Find out the lengths to which blogger Jessica and hubby go to protect their crops from the depredations of “flopsy” the bunny (or bunnies) with whom they share their hillside veg plot. Luckily for the cotton-tailed raiders, these veg growers are vegetarians, or they might well find themselves becoming the ingredients of a tasty rabbit pie.
“A person decides, together with her better half, to leave behind the stressful day job and move to a simpler life in the country.” Or not so simple as it turns out, what with the house needing more than a little renovation, the brambles and weeds, and the 45° slope. But hey – it makes for entertaining reading.
“How good are you at avoiding the veg aisles in supermarkets during the winter months” asks blogger Annabelle? Hoping to do better by planning ahead this year, she’s putting her faith in her cauliflowers, brussels sprouts and cabbage to see her through the lean times.
As a twenty-something allotmenteer, Annabelle is a role model for younger gardeners, who she hopes to inspire to “put down their phones and pick up a spade”. To this end, the freelance writer, radio personality, blogger and vlogger is a regular at gardening events throughout the year. You’ll find a host of useful tips and advice here.
Clearing old salad or vegetable beds? Avoid the temptation to strip everything and chuck it in the compost bin. Blogger and ethnobotanist, Emma took her time preparing an old salad bed ready for replanting, and was rewarded with carrots, beetroot, beet leaves and even “a little tuft of kale” – it’s surprising what you miss come harvest time.
Passionate about edible, useful plants, Emma is your go-to for information about the quirky and unusual. Did you know cucamelon tubers are edible? Emma only has the one, so she’ll over-winter it and look forward to tasting it once it’s had a chance to grow.
“If you can’t fart freely around your family…, then something is wrong” says writer and blogger, Claire. She’s talking about the annual brussels sprouts bonanza and its windy aftermath – if you’ve ever wondered how best to cook the most flatulent of veggies, look no further than this blogger’s post on the subject.
A must for anyone introducing children to the joys of gardening, blogger and allotmenteer Claire writes children’s books about growing sunflowers, carrots and pumpkins, and also runs garden workshops to help little ones get their hands dirty. For adults, Claire also produces a popular range of ebooks which are ideal for gardening beginners and improvers.
Meet self-confessed “Ocaholic”, Nic. She’s talking about a tasty little tuber called oca, or new Zealand yam. It’s actually a native of the Peruvian, Bolivian Andes, and thanks to the fact that it’s not related to that other South American staple, potatoes, it doesn’t suffer from blight. While you won’t get bumper crops, Nic says this bright, colourful veg is great fun to grow and eat.
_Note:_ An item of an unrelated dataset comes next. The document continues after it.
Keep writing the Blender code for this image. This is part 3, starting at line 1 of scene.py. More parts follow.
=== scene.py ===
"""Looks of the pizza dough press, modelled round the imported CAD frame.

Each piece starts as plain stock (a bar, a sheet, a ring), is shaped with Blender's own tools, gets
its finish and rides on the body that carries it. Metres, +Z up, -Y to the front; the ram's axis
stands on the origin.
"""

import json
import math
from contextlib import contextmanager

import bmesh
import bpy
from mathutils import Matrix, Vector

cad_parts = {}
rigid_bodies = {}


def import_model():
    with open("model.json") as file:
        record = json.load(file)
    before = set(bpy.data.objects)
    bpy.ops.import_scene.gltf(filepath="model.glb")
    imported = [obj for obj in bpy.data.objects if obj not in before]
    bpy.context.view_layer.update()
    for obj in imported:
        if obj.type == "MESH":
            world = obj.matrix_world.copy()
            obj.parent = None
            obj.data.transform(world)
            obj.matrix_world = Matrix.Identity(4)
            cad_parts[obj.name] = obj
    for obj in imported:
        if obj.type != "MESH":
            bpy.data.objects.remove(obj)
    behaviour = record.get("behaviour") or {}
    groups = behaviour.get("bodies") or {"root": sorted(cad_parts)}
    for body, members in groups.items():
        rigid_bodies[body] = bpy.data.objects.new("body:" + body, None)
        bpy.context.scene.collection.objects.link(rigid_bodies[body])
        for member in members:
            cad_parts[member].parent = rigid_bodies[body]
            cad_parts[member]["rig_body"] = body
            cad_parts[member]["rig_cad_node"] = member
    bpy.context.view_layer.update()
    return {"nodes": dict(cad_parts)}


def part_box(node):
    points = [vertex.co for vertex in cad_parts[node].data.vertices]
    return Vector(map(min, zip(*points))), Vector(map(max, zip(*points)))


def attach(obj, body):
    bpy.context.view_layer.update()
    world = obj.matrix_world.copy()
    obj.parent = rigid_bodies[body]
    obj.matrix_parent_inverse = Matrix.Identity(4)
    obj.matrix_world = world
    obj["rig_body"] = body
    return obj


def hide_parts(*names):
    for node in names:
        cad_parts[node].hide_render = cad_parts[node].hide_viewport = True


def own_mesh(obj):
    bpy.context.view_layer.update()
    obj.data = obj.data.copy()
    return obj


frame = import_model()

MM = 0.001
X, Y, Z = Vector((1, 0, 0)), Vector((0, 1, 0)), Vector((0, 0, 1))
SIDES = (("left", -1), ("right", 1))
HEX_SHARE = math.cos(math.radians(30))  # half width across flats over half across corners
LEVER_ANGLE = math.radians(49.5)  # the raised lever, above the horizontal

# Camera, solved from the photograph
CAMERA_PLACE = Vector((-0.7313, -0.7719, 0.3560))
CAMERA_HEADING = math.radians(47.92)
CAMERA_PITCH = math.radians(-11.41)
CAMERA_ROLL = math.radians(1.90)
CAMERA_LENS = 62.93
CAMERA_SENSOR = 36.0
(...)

“Our garden is a place of fascination, experimentation and happiness. A modest space where edible and ornamental plants lovingly cohabit” Nic writes. A woman who packs a surprising amount of edible plants into a fairly small garden, this blog is a great place to stop for a browse.
“Vegetable plants need their space” say Andrew and Sandra. That’s because, unlike flower gardens where more is often better, overplanting a small plot means none of your plants will reach their full potential. Like when their aubergines were swamped by potatoes and courgettes which she planted too close together.
This blog is a great read for anyone looking for some gardening know-how from a couple attempting to turn a small allotment plot into a bumper cropping veg garden. Check out Sandra’s top tips for this year’s garden – including why she’ll be planting plenty of bok choy and radishes. Not forgetting to “weed, weed, weed” of course.
And now for something completely different. If you prefer to listen rather than read, you’ve come to the right place. With over 150 gardening-related podcasts to listen to, you’re sure to find some relevant know-how to tap into here.
Like the episode about propagators – a great way to get your seeds in early – this podcaster has three heated ones and several unheated. Looking for a way to use up your leftover leeks and potatoes? Check out this soup recipe delivered the old fashioned way – the written word lives on.